Федор некоторое время любуется куском хлеба, лежащим рядом с тарелкой, затем водружает его на вершину уже имеющейся хлебной башни.
– Что же ты хлеб не ешь? Зачем я столько нарезала!
– Картошка офигенная!
– Не понимаю, как можно есть без хлеба! – Впечатление такое, что мир рушится у несчастной матери прямо на глазах. – Может, вы и эту, как ее там… «Кока-Колу» пьете?!
– Изредка. Ма, картошка просто офигенная!
– Офигенная! – обреченно повторяет Александра Ивановна. – Ах ты господи! Забыла купить стиральный порошок! Не сходишь попозже?
– А тебе какой?
– «Tide» или «Losk», небольшие такие коробочки. И «Принцессу Канди» по двадцать пять пакетиков.
– Черный?
– Что?
– Купить черный «Канди» или какой?
– Только черный, какой же еще!
– Зеленый полезнее, говорят.
Они внимательно смотрят друг на друга.
– Как у тебя здоровье? Как ноги? – первым не выдерживает Федя.
Александра Ивановна едва слышно постукивает ногтями пальцев по столу. Ее внимание привлекают переводные картинки, расположенные в шахматном порядке на плитке около мойки.

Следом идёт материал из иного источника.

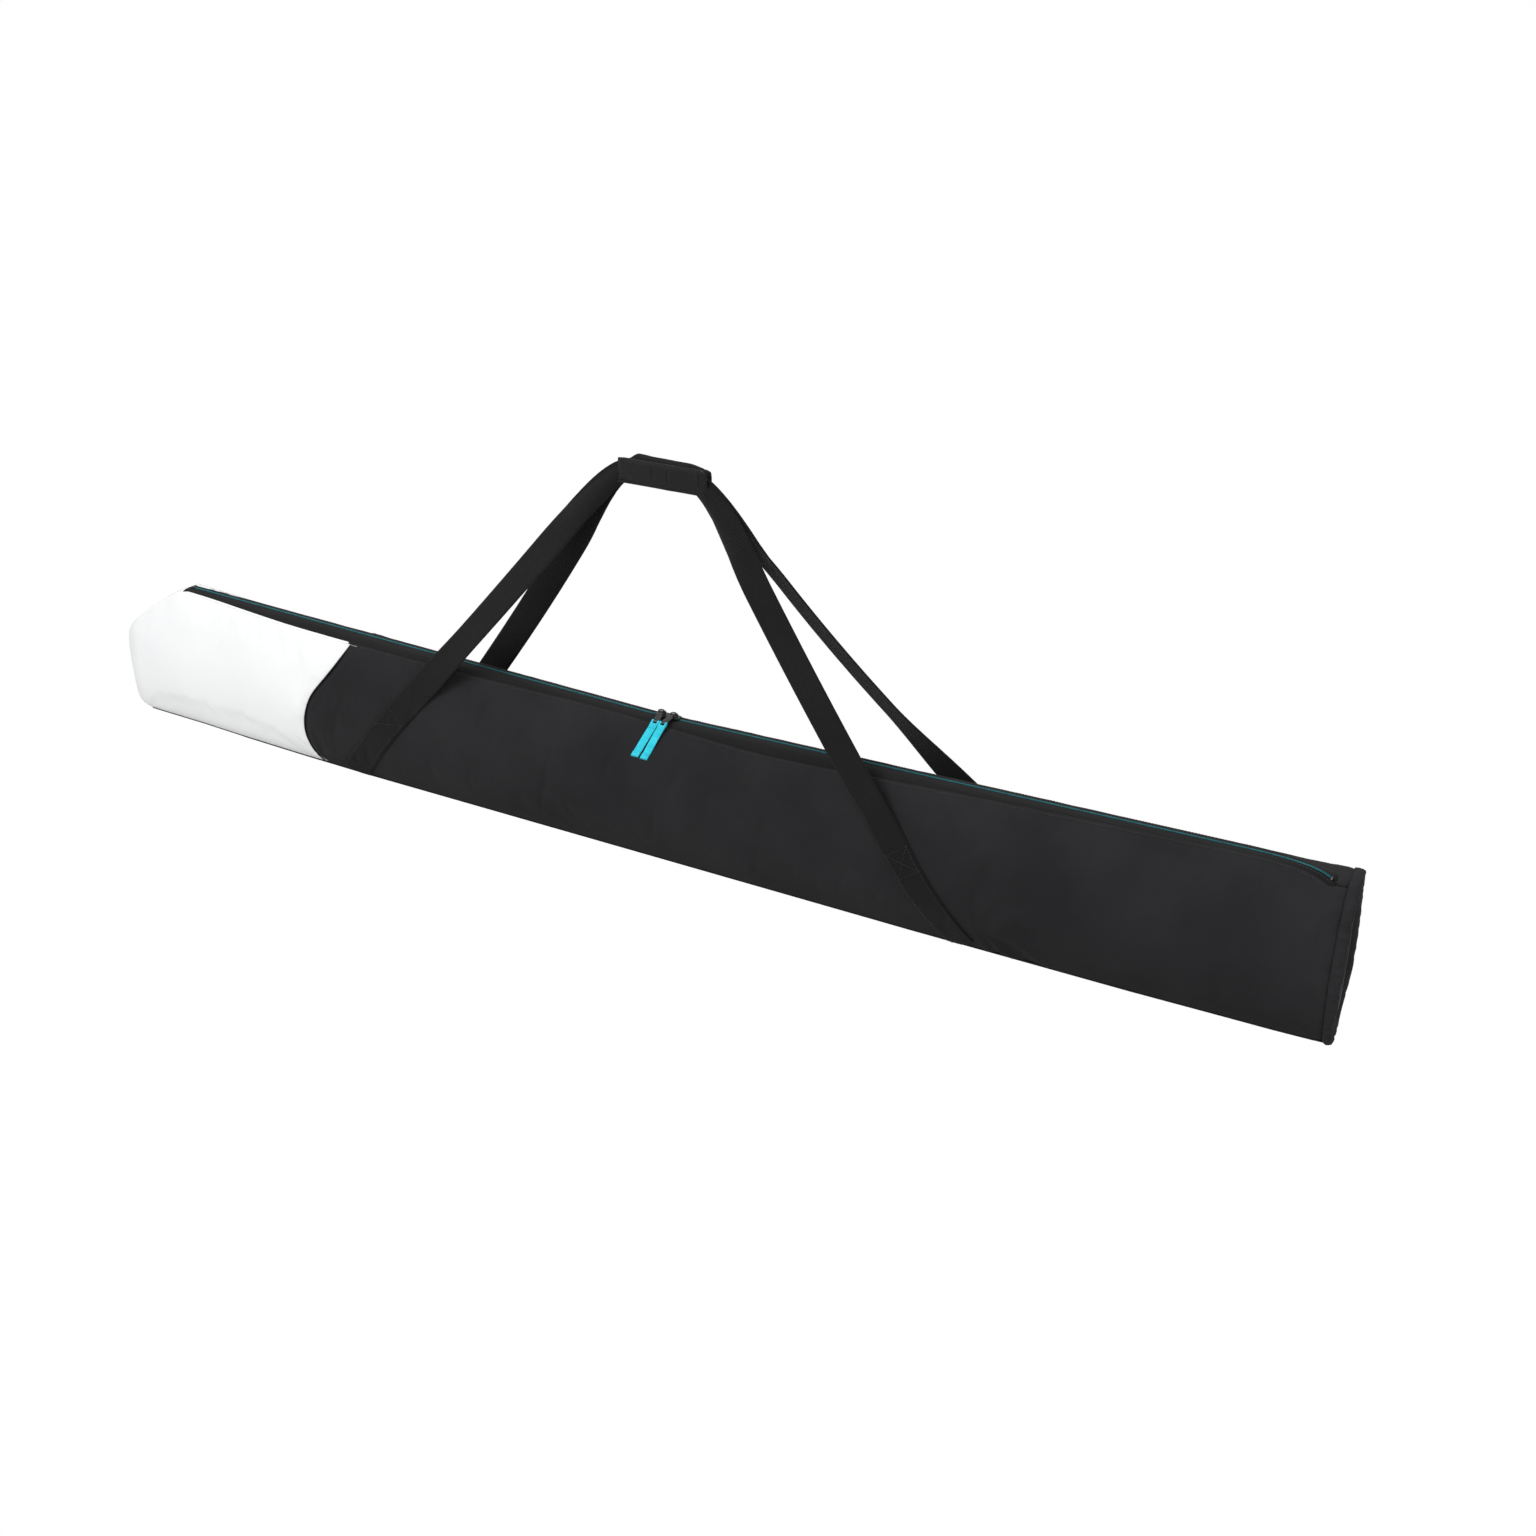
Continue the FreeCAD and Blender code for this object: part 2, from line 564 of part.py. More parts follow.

Лет двадцать назад маленький Федечка из-за них не пошел со своими друзьями играть в свой любимый футболян. Вместо этого он целый вечер собственноручно наклеивал гномиков и ягодки на недавно положенную плитку. Время от времени Александра Ивановна напрашивалась помочь в этом нелегком для сына деле, но раз за разом встречала решительный отказ. Видимо, дело было в том, что плитку клал Нюссер-старший – это уже само по себе стало событием года и прочно вошло в семейную историю, – ну, а сын, гордый оказанным доверием, ни за что не хотел отставать от обожаемого отца. Некоторые из картинок сейчас были уже наполовину стерты, но не потеряли своего прежнего обаяния.

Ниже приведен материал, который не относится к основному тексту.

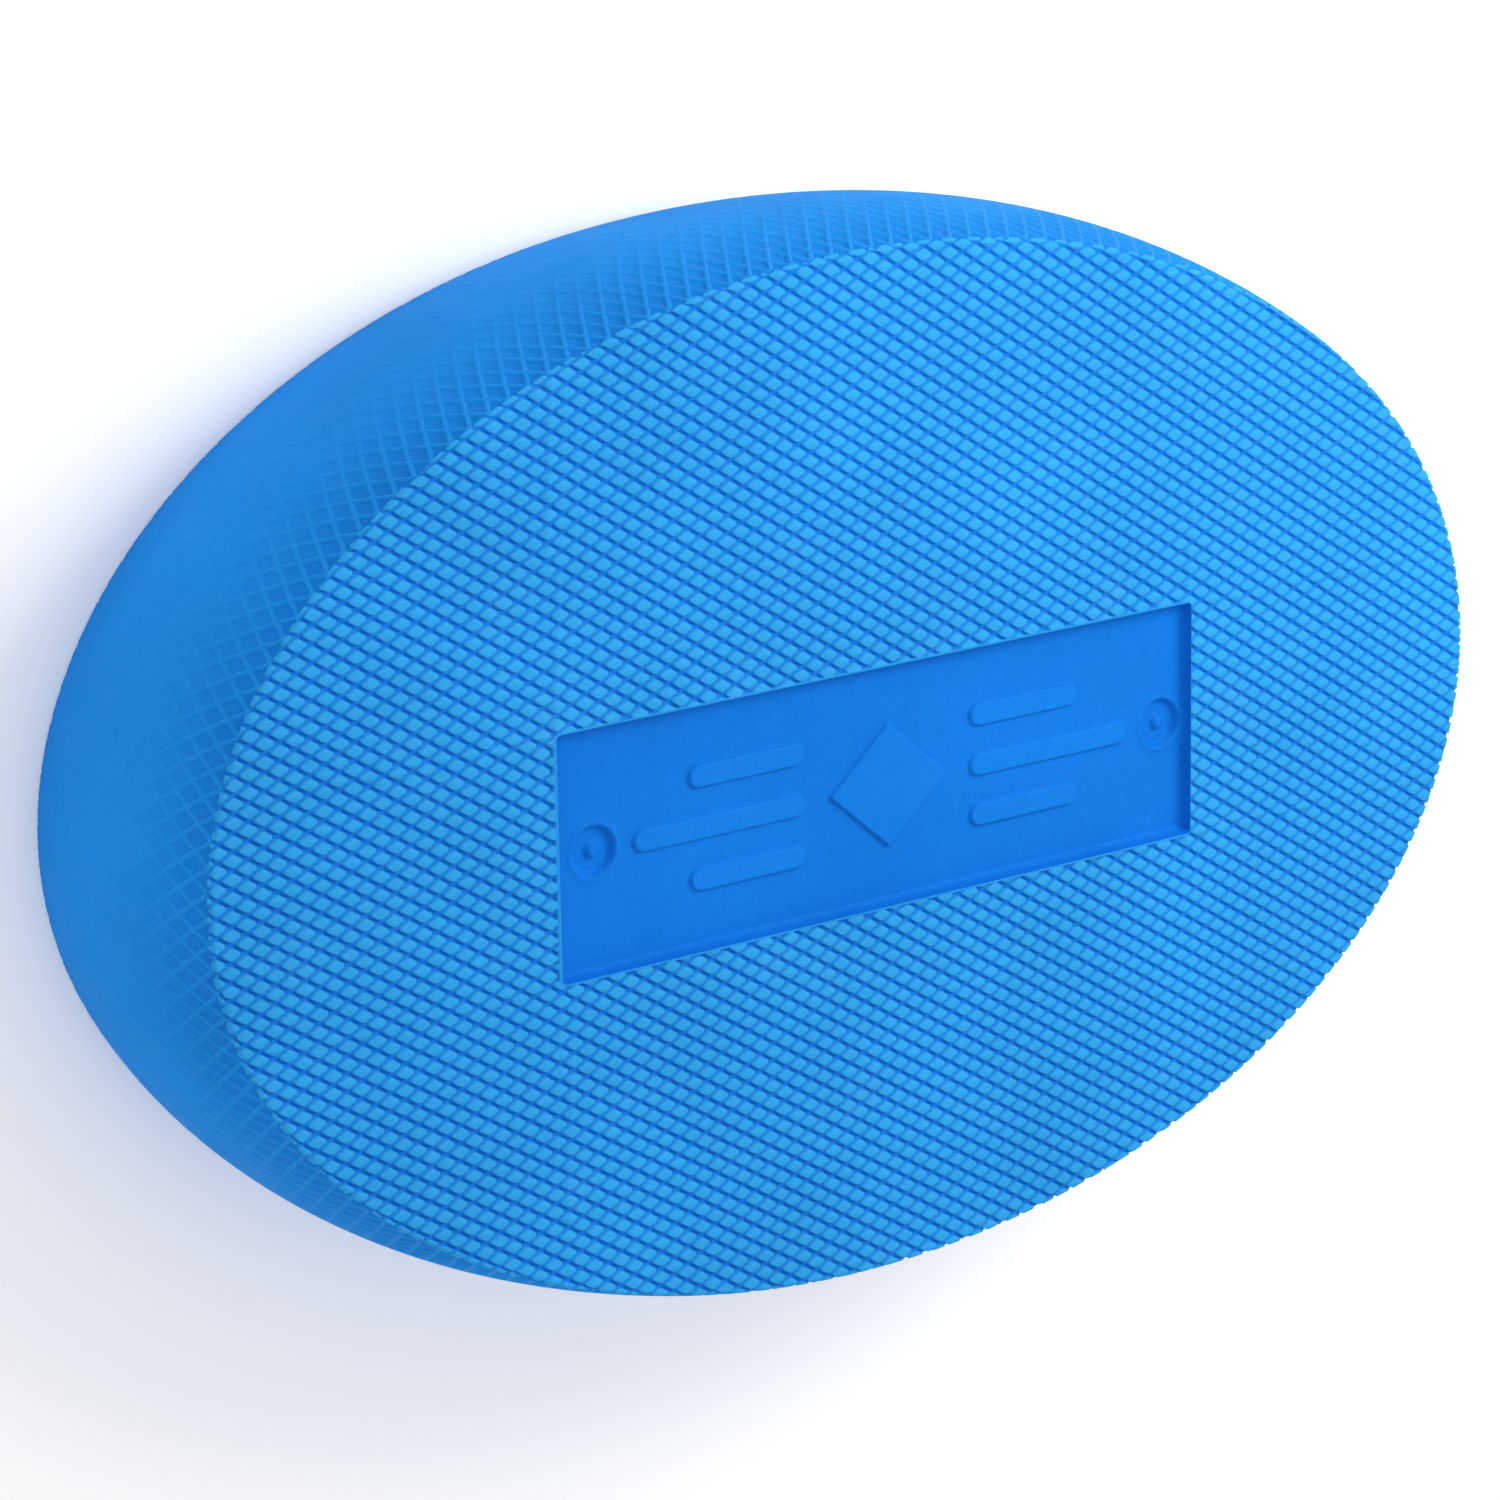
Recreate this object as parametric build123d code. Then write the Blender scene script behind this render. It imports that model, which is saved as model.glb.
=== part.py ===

– Так-то вот, – шепчет со значением Александра Ивановна и запинается, забывая, о чем, собственно, идет речь. – Да-а. Вот так-то вот. Во-о-о-от… Ноги, говоришь?
– Да, мам, ноги твои как сейчас?
– Ходила я тут к врачу.
– И что он сказал?
– Да не он, а она – Евгения Петровна. Нет… А, ну да! Женя Заманская! Как же я могла забыть!
– Ну, а о ногах твоих она что сказала?
– Вроде лучше. Но это еще бабка надвое сказала. Помирать, может, скоро придется. Придешь на похороны-то? К матери-то?
– Мам, – Федя наблюдает за ноготками матери, – ты еще ого-го: зрение хорошее, сердце в порядке.
– Да? – Дробь по столу усиливается.
– Конечно. Ты еще лет двадцать проживешь, а то и все сорок.
– Еще чего!
– Мало, я понял. Пойдешь на полтинник?
– Иди ты куда подальше! Полтинник, скажешь тоже!
Свистит чайник. Федя выключает его, подходит к навесному шкафчику и оборачивается к матери.
– Варенье в холодильнике или здесь?
– Посмотри под пакетом с редиской. Там? Ну вот, ставь сюда. Открывалка в выдвижном ящике. Блюдца ставь, чашки. Я еще купила вафли, специально для тебя. Они вот тут, – и Александра Ивановна показывает глазами на шкаф-стойку в углу кухни, рядом с дверью.
– Зачем ты тратилась, ма?
– Ничего я не тратилась! Деньги у меня есть. Если бы не было – другое дело. Самой мне ничего не надо. Я и есть-то почти не хочу. Днем дела себе выдумываю, а вечером сяду отдохнуть, поставлю воду кипятиться – и замечательно. А чай и заваривать нет никакой охоты. Отец был жив – хотелось что-то делать, готовила с удовольствием, хоть и уставала. Конечно, уставала! Утром всех кого-куда отправить надо, потом самой бежать на работу. Там нанервничаешься, устанешь, а уже домой пора – готовить, стирать, уроки проверять. Ночью Лев Самойлович, Царство ему Небесное, с нежностями пристает, а утром его хоть краном подымай! – Александра Ивановна почти беззвучно смеется. – Иной раз, веришь, до одиннадцати валяюсь. Вот жизнь пошла! Кстати! Ты не забыл про отцовскую могилу?